In this report a relatively pragmatic approach for identification of indicators has been chosen. As described in
Chapters 2, 3 and 4, an event tree combined with barrier element diagrams have been chosen. The event tree
has been applied in order to model a typical kick/blowout scenario and illustrate the relationship between the
relevant barrier elements. The event tree also serves as a means of identifying the relative importance of the
barrier function. Barrier element diagrams have been applied to illustrate factors that, on an overall level,
influence the status and performance of the barriers. Then, expert judgements have been applied to identify
more detailed factors that influence the reliability of barriers/functions and how these factors could be
measured / monitored.
D.1 Some types of indicators
Below is a brief discussion of possible classification schemes for indicators. Note that the categories are
overlapping.
D.1.1 Leading versus lagging indicators / alerts
In recent research on safety indicators the distinction between so called leading and lagging indicators is
discussed (e.g. Øien et al., 2010). By a lagging indicator we understand a direct or “after-the-event” type of
indicator where the number of accidents, incidents, near misses or failures are registered and counted.

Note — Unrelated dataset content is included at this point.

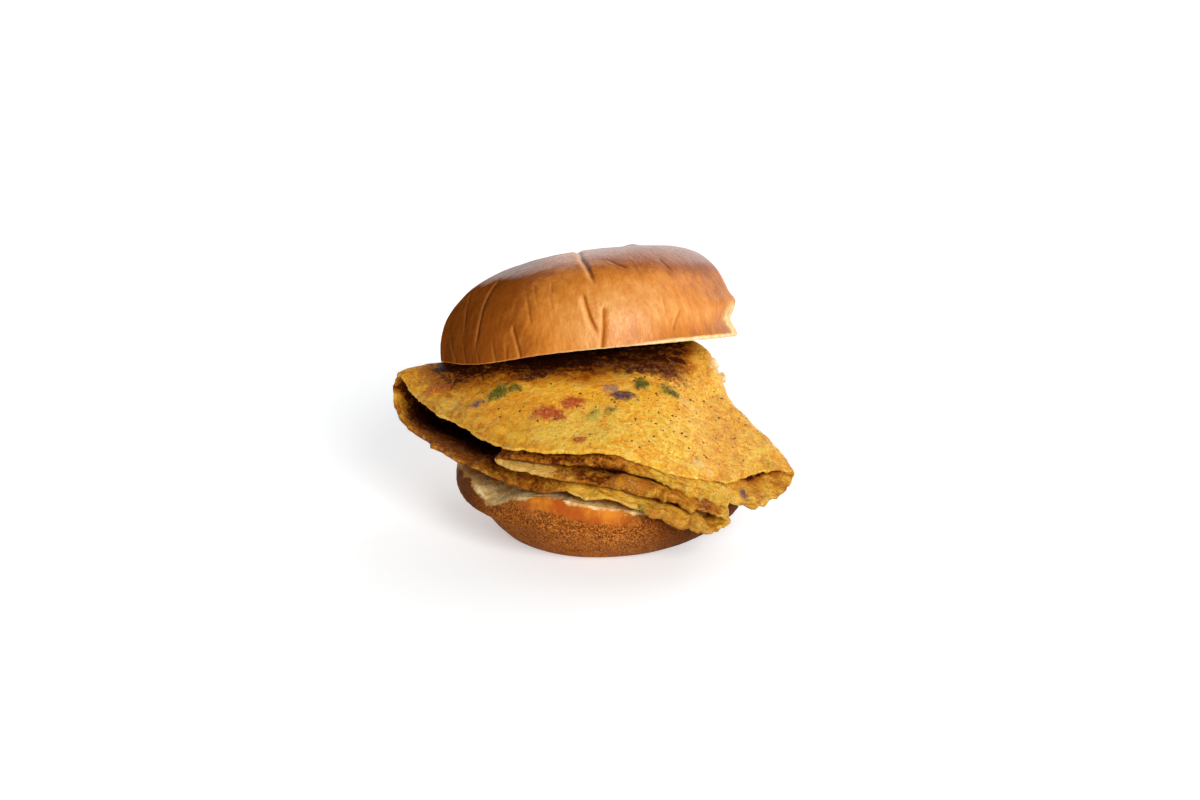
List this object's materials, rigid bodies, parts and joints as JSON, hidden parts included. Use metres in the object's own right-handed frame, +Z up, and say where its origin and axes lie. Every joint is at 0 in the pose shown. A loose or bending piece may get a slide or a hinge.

Lagging indicators are related to reactive monitoring and show when a desired safety outcome has failed, or
when it has not been achieved. Examples of lagging indicators can be the number of unexpected well kicks,
number of failures of safety critical instrumentation/alarms, occurrences of common cause failures, etc.
Many operators already have maintenance management systems in place to collect data related to component
reliability (e.g. SAP), and also systems for incidence reporting (e.g. SYNERGI) which provide good sources
for lagging indicators. In addition to ensuring that all the relevant data is collected, a challenge remains to
provide good guidelines on how to process, interpret and make decisions based on this data.
Lagging indicators are much related to learning from mistakes but are not necessarily useful as pre-warnings
or early warnings. For early warnings, one needs to look further back in the causal chain, at the underlying
causes and the condition of the factors that leads to accidents. This has previously been termed indirect or
proactive indicators, nowadays often referred to as ‘leading’ indicators (Øien et al., 2010). The leading
indicators are a form of active monitoring used as inputs that are essential to achieve the desired safety
outcome. Hence, leading indicators may provide feedback on performance before an accident or incident
occurs. Examples of leading indicators can be maintenance backlog on safety critical equipment and
degradation of a safety function.
It is often difficult to make a clear-cut distinction between leading and lagging indicators. It can be a
challenge to come up with good leading indicators, as it is difficult to make decisions regarding the high-
level risk situation based on the trend of a singular indicator/measurement. However, if a combination of
relevant indicators all indicate a similar trend; the evidence may support a direct impact to the overall risk
level. Hence, it may make more sense to discuss the definition of a leading alert, where the alert can be based
on the status of a number of different indicators.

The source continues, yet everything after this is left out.